[Records from a dataset]
%%

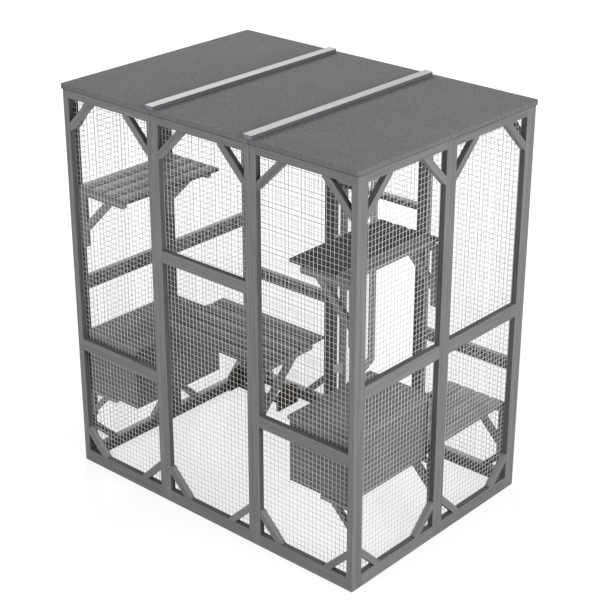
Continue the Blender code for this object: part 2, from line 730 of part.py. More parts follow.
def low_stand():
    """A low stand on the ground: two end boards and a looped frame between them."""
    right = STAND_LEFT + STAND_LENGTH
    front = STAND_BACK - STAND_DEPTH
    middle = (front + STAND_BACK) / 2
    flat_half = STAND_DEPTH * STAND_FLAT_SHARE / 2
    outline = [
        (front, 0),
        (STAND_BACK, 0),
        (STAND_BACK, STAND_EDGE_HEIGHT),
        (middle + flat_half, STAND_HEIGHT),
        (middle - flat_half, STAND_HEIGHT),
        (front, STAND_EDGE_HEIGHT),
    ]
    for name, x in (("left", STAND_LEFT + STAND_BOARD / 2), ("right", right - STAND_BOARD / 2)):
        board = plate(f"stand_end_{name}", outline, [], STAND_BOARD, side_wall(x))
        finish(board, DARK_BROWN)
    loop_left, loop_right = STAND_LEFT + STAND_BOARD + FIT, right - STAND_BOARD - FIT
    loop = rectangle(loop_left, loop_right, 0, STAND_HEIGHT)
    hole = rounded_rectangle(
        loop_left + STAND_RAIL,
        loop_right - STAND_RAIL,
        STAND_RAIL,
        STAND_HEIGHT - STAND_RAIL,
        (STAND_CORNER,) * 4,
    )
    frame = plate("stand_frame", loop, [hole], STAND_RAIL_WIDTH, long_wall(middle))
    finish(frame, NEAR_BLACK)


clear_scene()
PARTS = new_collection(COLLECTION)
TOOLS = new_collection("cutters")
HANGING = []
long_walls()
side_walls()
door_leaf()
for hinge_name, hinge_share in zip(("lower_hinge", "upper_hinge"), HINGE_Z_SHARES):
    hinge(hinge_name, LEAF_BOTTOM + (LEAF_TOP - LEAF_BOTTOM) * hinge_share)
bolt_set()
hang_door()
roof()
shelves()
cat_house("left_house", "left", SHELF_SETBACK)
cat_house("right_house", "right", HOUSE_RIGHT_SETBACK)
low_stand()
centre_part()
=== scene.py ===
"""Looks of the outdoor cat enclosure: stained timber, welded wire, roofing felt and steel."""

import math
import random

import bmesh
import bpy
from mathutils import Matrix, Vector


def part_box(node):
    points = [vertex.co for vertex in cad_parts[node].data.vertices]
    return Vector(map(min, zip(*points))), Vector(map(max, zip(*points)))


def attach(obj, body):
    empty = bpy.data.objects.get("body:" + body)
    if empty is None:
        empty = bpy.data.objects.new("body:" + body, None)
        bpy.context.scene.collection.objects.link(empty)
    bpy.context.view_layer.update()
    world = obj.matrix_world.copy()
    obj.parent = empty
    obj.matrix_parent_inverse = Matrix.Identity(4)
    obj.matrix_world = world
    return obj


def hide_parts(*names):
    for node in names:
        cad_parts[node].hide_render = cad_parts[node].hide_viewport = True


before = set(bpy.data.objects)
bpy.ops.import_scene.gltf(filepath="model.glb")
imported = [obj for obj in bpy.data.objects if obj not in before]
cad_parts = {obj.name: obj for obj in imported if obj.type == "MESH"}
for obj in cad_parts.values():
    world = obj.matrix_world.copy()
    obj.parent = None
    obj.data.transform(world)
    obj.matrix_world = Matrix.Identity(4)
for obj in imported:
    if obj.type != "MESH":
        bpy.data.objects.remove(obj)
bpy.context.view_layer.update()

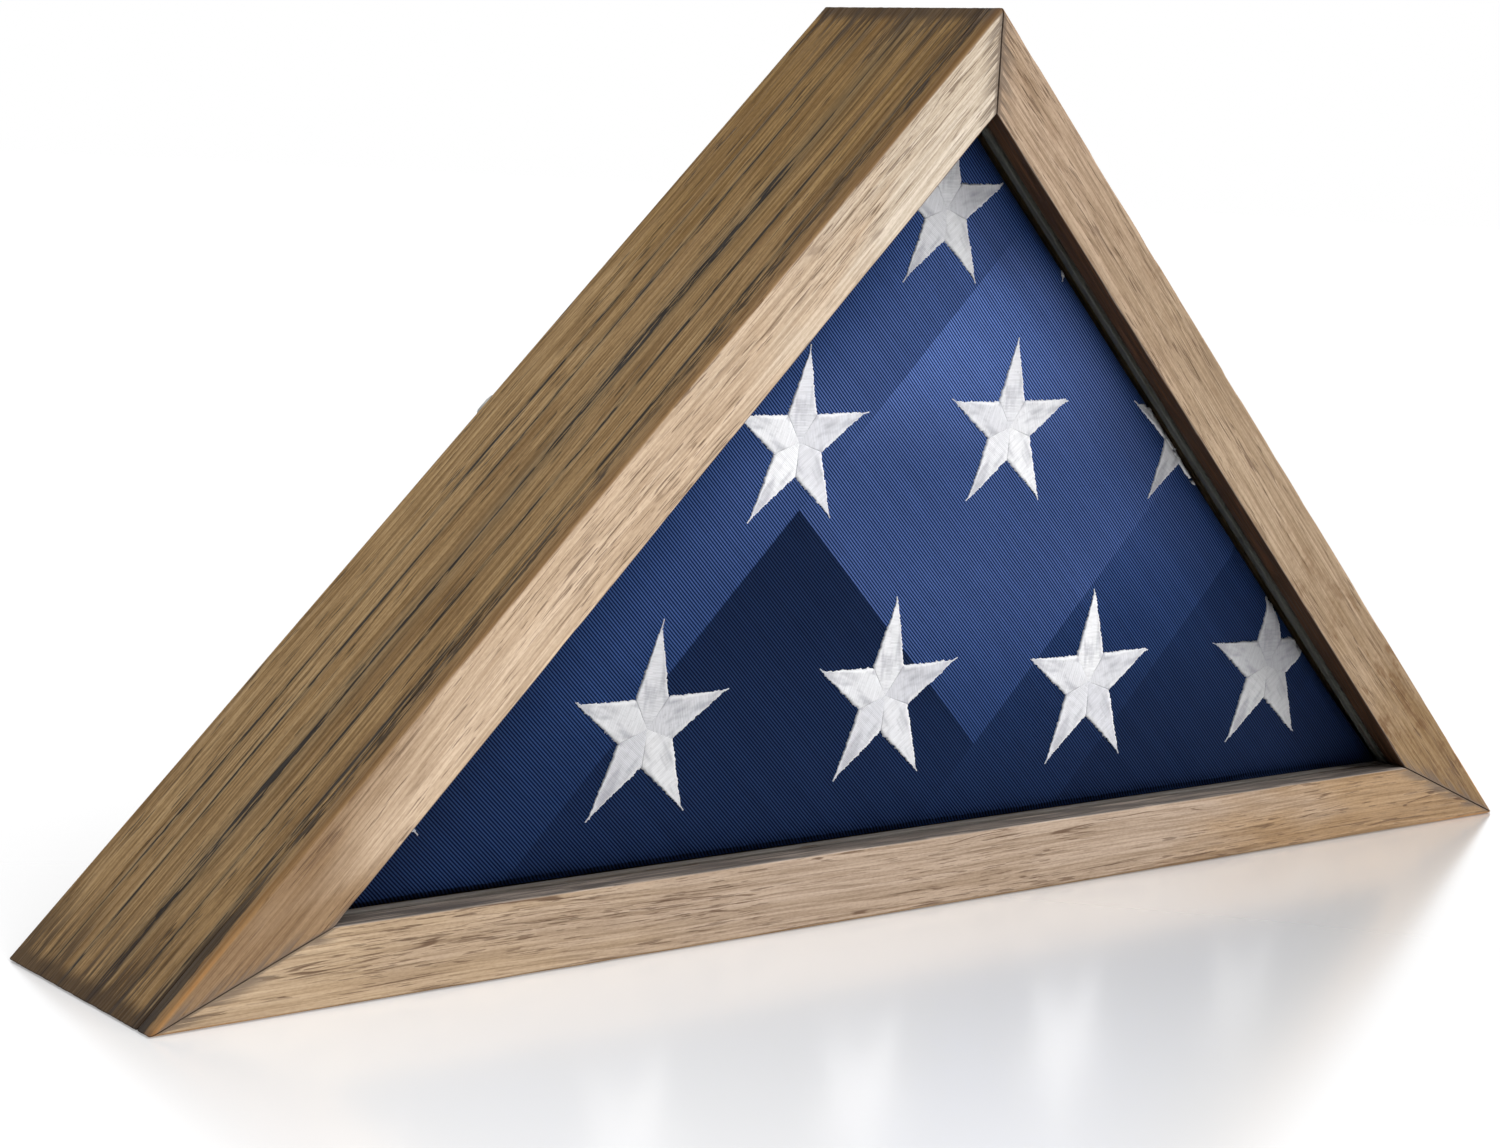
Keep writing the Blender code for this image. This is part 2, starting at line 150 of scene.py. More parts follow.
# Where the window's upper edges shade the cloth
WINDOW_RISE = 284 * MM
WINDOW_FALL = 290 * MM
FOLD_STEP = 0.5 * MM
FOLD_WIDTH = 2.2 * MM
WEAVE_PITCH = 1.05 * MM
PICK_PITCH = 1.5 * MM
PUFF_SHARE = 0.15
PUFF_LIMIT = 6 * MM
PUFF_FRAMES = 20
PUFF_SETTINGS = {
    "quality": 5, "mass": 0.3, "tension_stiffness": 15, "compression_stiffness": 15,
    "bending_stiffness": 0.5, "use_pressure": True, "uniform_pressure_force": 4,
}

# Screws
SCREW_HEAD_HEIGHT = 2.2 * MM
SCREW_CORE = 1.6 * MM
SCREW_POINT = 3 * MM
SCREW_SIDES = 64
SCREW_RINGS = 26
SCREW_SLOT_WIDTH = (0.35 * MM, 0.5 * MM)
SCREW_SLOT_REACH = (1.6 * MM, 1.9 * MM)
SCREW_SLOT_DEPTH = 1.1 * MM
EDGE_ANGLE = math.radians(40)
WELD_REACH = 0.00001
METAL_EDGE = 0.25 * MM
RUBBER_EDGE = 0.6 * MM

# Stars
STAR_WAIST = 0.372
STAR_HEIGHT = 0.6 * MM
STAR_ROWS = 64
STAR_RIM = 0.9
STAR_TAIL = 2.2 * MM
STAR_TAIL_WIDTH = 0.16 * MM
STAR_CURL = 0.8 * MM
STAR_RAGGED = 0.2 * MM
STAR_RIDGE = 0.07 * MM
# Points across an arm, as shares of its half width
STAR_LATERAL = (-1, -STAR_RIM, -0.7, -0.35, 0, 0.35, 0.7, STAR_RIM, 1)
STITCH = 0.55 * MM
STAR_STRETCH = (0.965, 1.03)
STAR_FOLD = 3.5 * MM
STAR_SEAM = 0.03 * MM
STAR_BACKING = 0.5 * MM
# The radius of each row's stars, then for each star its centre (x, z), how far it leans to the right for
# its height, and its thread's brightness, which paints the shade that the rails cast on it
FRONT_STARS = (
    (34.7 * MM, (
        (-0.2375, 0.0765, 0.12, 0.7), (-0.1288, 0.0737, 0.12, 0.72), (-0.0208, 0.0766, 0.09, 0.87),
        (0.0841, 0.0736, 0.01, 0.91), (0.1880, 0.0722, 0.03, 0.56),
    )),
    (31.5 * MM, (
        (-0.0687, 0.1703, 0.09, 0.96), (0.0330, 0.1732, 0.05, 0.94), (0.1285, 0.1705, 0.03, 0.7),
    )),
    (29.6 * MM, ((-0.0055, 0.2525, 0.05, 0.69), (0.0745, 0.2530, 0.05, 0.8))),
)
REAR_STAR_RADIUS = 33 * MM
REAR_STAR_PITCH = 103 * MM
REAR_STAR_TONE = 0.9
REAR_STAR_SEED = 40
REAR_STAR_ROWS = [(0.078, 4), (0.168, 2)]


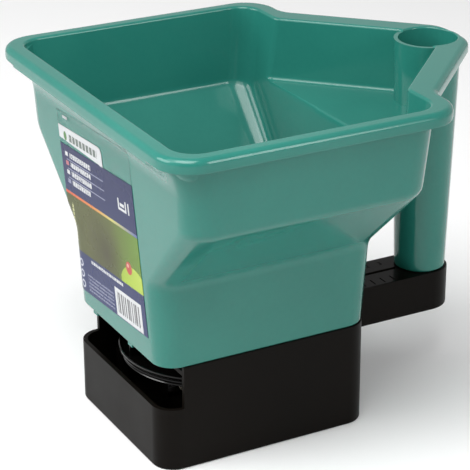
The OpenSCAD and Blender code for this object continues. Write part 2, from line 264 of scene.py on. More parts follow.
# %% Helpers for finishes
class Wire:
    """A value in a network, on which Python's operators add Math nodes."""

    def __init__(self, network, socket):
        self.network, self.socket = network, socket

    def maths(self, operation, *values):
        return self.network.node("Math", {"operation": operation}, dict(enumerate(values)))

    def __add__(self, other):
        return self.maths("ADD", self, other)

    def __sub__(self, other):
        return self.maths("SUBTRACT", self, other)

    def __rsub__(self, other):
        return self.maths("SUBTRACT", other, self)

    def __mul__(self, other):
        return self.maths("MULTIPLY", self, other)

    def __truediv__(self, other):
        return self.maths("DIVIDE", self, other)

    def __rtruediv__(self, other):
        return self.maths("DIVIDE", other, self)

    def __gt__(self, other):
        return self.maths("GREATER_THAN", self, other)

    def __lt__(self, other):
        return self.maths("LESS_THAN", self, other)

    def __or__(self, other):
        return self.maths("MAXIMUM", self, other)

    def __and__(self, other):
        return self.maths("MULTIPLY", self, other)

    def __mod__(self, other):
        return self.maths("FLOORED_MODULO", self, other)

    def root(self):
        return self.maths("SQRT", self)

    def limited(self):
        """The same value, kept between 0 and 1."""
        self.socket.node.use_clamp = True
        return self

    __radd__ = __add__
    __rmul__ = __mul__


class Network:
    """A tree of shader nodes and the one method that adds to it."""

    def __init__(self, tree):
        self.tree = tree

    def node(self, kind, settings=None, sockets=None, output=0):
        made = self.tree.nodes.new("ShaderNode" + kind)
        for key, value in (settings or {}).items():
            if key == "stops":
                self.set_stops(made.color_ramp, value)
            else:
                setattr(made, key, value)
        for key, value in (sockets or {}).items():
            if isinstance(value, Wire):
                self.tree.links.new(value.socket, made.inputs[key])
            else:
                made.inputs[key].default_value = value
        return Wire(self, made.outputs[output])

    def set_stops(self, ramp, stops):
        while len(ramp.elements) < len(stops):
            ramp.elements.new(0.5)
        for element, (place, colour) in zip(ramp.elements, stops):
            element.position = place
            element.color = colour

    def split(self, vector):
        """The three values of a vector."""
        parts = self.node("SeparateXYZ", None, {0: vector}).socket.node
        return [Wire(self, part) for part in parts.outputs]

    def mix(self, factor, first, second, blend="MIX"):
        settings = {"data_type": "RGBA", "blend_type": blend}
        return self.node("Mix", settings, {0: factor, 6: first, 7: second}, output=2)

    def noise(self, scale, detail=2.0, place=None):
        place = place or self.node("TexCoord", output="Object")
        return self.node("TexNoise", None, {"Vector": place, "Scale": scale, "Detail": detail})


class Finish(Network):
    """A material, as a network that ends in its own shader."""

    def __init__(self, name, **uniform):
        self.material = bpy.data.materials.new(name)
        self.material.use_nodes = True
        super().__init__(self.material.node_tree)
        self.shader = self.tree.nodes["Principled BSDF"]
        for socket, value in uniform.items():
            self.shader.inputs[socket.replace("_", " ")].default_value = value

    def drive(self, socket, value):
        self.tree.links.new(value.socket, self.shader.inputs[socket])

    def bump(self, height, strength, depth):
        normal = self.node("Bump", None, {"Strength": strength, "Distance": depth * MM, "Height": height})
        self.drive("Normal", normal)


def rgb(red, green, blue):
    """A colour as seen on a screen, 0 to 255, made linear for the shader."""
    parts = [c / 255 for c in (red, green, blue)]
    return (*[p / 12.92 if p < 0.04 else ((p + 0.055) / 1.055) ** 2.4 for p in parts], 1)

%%

**What the task asks:**
How many lines in the listing contain "empty"? Answer with the number alone.

**Answer to the problem:**
5